■ DESCRIPTION OF THE TASK
Repeat each line word for word.

■ SUPPLIED DATA
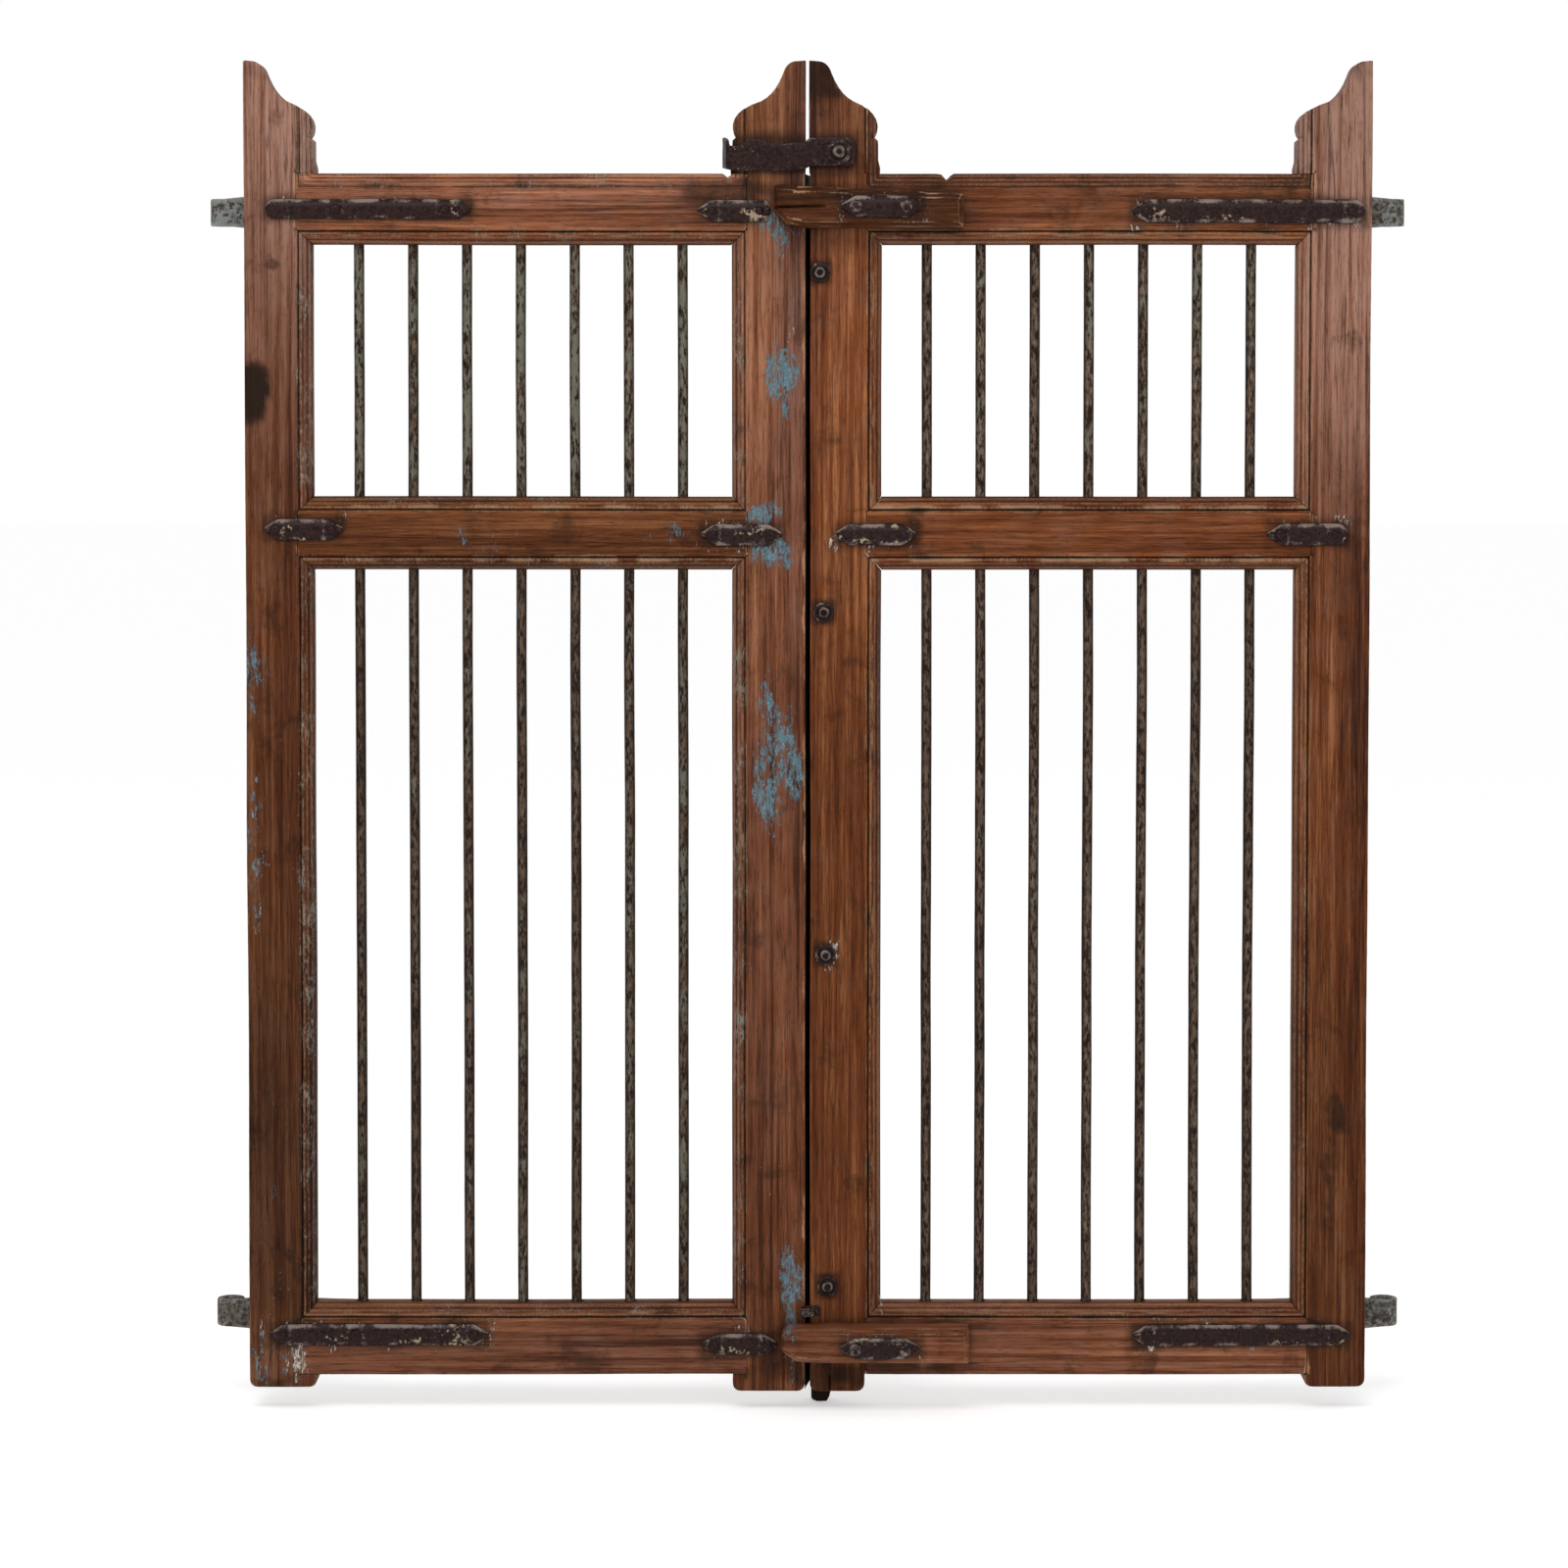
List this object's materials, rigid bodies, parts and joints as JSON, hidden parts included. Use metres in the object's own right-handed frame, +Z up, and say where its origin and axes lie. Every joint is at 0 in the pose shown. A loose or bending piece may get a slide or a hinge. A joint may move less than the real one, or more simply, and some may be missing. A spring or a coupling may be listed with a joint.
{
  "type": "double garden gate",
  "caption": "Double garden gate of framed wooden leaves with round iron bars, forged straps, hinge bands with rolled eyes, stop cleats and a lifting hasp across the shaped meeting heads.",
  "frame": {"origin": "middle of the gate's width and depth, at its lowest point, the tip of the cover batten", "axes": "+Z up, +X across the gate to the right as seen from its front, front towards -Y"},
  "size_m": [1.224, 0.1108, 1.379],
  "materials": {
    "teak": "old oiled teak with long grain, worn edges and remains of blue paint",
    "strap_iron": "hand-forged iron, dark brown-black with rubbed edges",
    "bar_iron": "dark iron bar mottled with old paint",
    "hinge_iron": "forged iron with grey-green paint remains"
  },
  "bodies": {
    "pins": {"left_top_pin": "strap_iron", "left_bottom_pin": "strap_iron", "right_top_pin": "strap_iron", "right_bottom_pin": "strap_iron"},
    "left_leaf": {"left_hanging_stile": "teak", "left_meeting_stile": "teak", "left_top_rail": "teak", "left_middle_rail": "teak", "left_bottom_rail": "teak", "left_bar_1": "bar_iron", "left_bar_2": "bar_iron", "left_bar_3": "bar_iron", "left_bar_4": "bar_iron", "left_bar_5": "bar_iron", "left_bar_6": "bar_iron", "left_bar_7": "bar_iron", "left_top_hinge_band": "hinge_iron", "left_bottom_hinge_band": "hinge_iron", "left_top_long_strap": "strap_iron", "left_top_meeting_strap": "strap_iron", "left_middle_hanging_strap": "strap_iron", "left_middle_meeting_strap": "strap_iron", "left_bottom_long_strap": "strap_iron", "left_bottom_meeting_strap": "strap_iron"},
    "right_leaf": {"right_hanging_stile": "teak", "right_meeting_stile": "teak", "right_top_rail": "teak", "right_middle_rail": "teak", "right_bottom_rail": "teak", "right_bar_1": "bar_iron", "right_bar_2": "bar_iron", "right_bar_3": "bar_iron", "right_bar_4": "bar_iron", "right_bar_5": "bar_iron", "right_bar_6": "bar_iron", "right_bar_7": "bar_iron", "right_top_hinge_band": "hinge_iron", "right_bottom_hinge_band": "hinge_iron", "right_top_long_strap": "strap_iron", "right_middle_meeting_strap": "strap_iron", "right_middle_hanging_strap": "strap_iron", "right_bottom_long_strap": "strap_iron", "top_cleat": "teak", "top_cleat_strap": "strap_iron", "top_cleat_bolt_1": "strap_iron", "top_cleat_bolt_2": "strap_iron", "bottom_cleat": "teak", "bottom_cleat_strap": "strap_iron", "bottom_cleat_bolt_1": "strap_iron", "bottom_cleat_bolt_2": "strap_iron", "cover_batten": "teak", "cover_stud_1": "strap_iron", "cover_stud_2": "strap_iron", "cover_stud_3": "strap_iron", "cover_stud_4": "strap_iron", "hasp_bolt": "strap_iron", "keeper_eye": "strap_iron"},
    "hasp": {"hasp": "strap_iron"}
  },
  "joints": [
    {"name": "left_leaf_swing", "type": "hinge", "parent": "pins", "child": "left_leaf", "pos_m": [-0.5975, 0.04095, 0.092], "axis": [0, 0, 1], "range_deg": [0, 100]},
    {"name": "right_leaf_swing", "type": "hinge", "parent": "pins", "child": "right_leaf", "pos_m": [0.5975, 0.04095, 0.092], "axis": [0, 0, 1], "range_deg": [0, 90]},
    {"name": "hasp_lift", "type": "hinge", "parent": "right_leaf", "child": "hasp", "pos_m": [0.0315, -0.0167, 1.2865], "axis": [0, 1, 0], "range_deg": [0, 110]}
  ]
}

■ RESULT OF THIS TASK
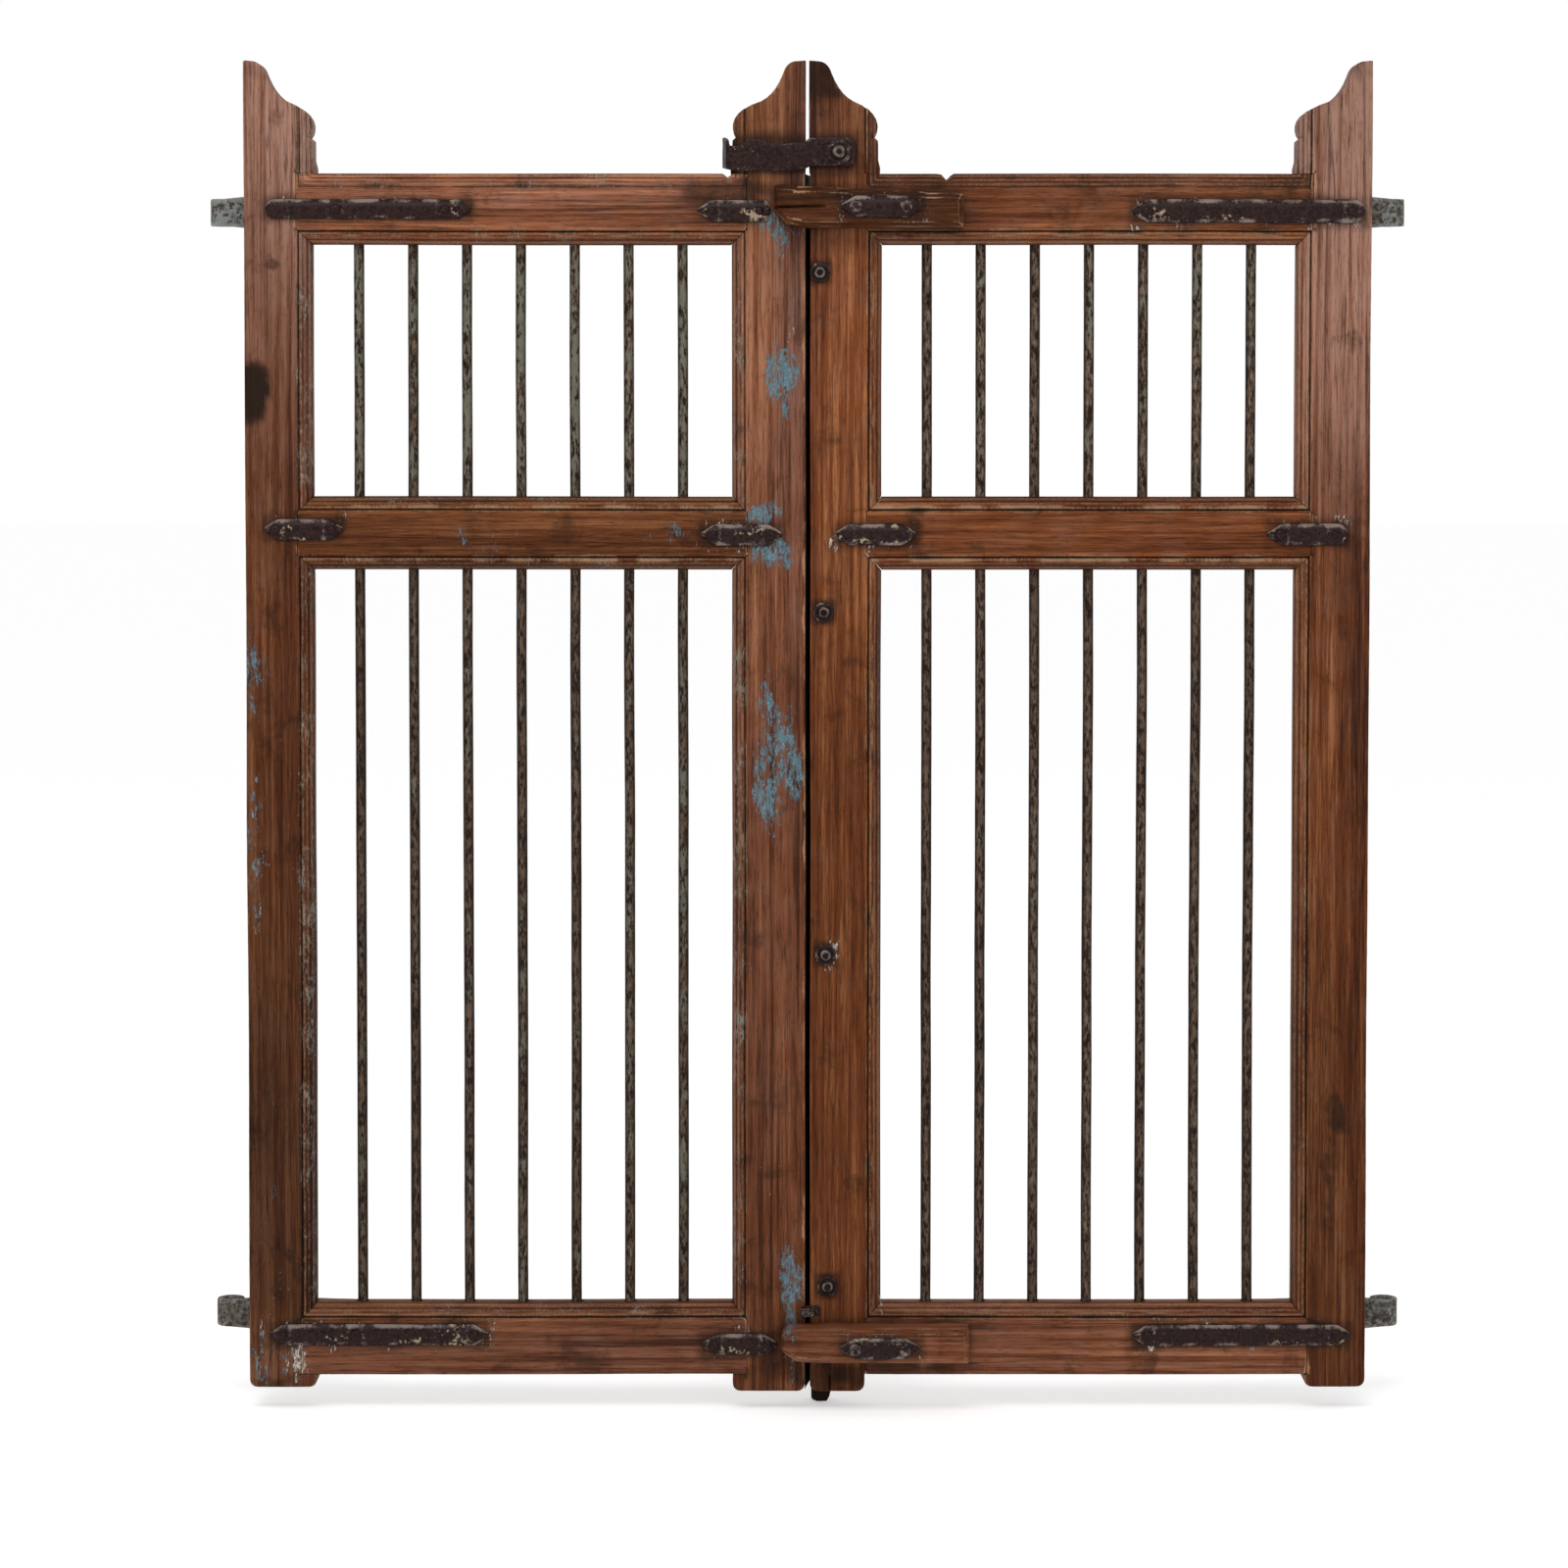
List this object's materials, rigid bodies, parts and joints as JSON, hidden parts included. Use metres in the object's own right-handed frame, +Z up, and say where its origin and axes lie. Every joint is at 0 in the pose shown. A loose or bending piece may get a slide or a hinge. A joint may move less than the real one, or more simply, and some may be missing. A spring or a coupling may be listed with a joint.
{
  "type": "double garden gate",
  "caption": "Double garden gate of framed wooden leaves with round iron bars, forged straps, hinge bands with rolled eyes, stop cleats and a lifting hasp across the shaped meeting heads.",
  "frame": {"origin": "middle of the gate's width and depth, at its lowest point, the tip of the cover batten", "axes": "+Z up, +X across the gate to the right as seen from its front, front towards -Y"},
  "size_m": [1.224, 0.1108, 1.379],
  "materials": {
    "teak": "old oiled teak with long grain, worn edges and remains of blue paint",
    "strap_iron": "hand-forged iron, dark brown-black with rubbed edges",
    "bar_iron": "dark iron bar mottled with old paint",
    "hinge_iron": "forged iron with grey-green paint remains"
  },
  "bodies": {
    "pins": {"left_top_pin": "strap_iron", "left_bottom_pin": "strap_iron", "right_top_pin": "strap_iron", "right_bottom_pin": "strap_iron"},
    "left_leaf": {"left_hanging_stile": "teak", "left_meeting_stile": "teak", "left_top_rail": "teak", "left_middle_rail": "teak", "left_bottom_rail": "teak", "left_bar_1": "bar_iron", "left_bar_2": "bar_iron", "left_bar_3": "bar_iron", "left_bar_4": "bar_iron", "left_bar_5": "bar_iron", "left_bar_6": "bar_iron", "left_bar_7": "bar_iron", "left_top_hinge_band": "hinge_iron", "left_bottom_hinge_band": "hinge_iron", "left_top_long_strap": "strap_iron", "left_top_meeting_strap": "strap_iron", "left_middle_hanging_strap": "strap_iron", "left_middle_meeting_strap": "strap_iron", "left_bottom_long_strap": "strap_iron", "left_bottom_meeting_strap": "strap_iron"},
    "right_leaf": {"right_hanging_stile": "teak", "right_meeting_stile": "teak", "right_top_rail": "teak", "right_middle_rail": "teak", "right_bottom_rail": "teak", "right_bar_1": "bar_iron", "right_bar_2": "bar_iron", "right_bar_3": "bar_iron", "right_bar_4": "bar_iron", "right_bar_5": "bar_iron", "right_bar_6": "bar_iron", "right_bar_7": "bar_iron", "right_top_hinge_band": "hinge_iron", "right_bottom_hinge_band": "hinge_iron", "right_top_long_strap": "strap_iron", "right_middle_meeting_strap": "strap_iron", "right_middle_hanging_strap": "strap_iron", "right_bottom_long_strap": "strap_iron", "top_cleat": "teak", "top_cleat_strap": "strap_iron", "top_cleat_bolt_1": "strap_iron", "top_cleat_bolt_2": "strap_iron", "bottom_cleat": "teak", "bottom_cleat_strap": "strap_iron", "bottom_cleat_bolt_1": "strap_iron", "bottom_cleat_bolt_2": "strap_iron", "cover_batten": "teak", "cover_stud_1": "strap_iron", "cover_stud_2": "strap_iron", "cover_stud_3": "strap_iron", "cover_stud_4": "strap_iron", "hasp_bolt": "strap_iron", "keeper_eye": "strap_iron"},
    "hasp": {"hasp": "strap_iron"}
  },
  "joints": [
    {"name": "left_leaf_swing", "type": "hinge", "parent": "pins", "child": "left_leaf", "pos_m": [-0.5975, 0.04095, 0.092], "axis": [0, 0, 1], "range_deg": [0, 100]},
    {"name": "right_leaf_swing", "type": "hinge", "parent": "pins", "child": "right_leaf", "pos_m": [0.5975, 0.04095, 0.092], "axis": [0, 0, 1], "range_deg": [0, 90]},
    {"name": "hasp_lift", "type": "hinge", "parent": "right_leaf", "child": "hasp", "pos_m": [0.0315, -0.0167, 1.2865], "axis": [0, 1, 0], "range_deg": [0, 110]}
  ]
}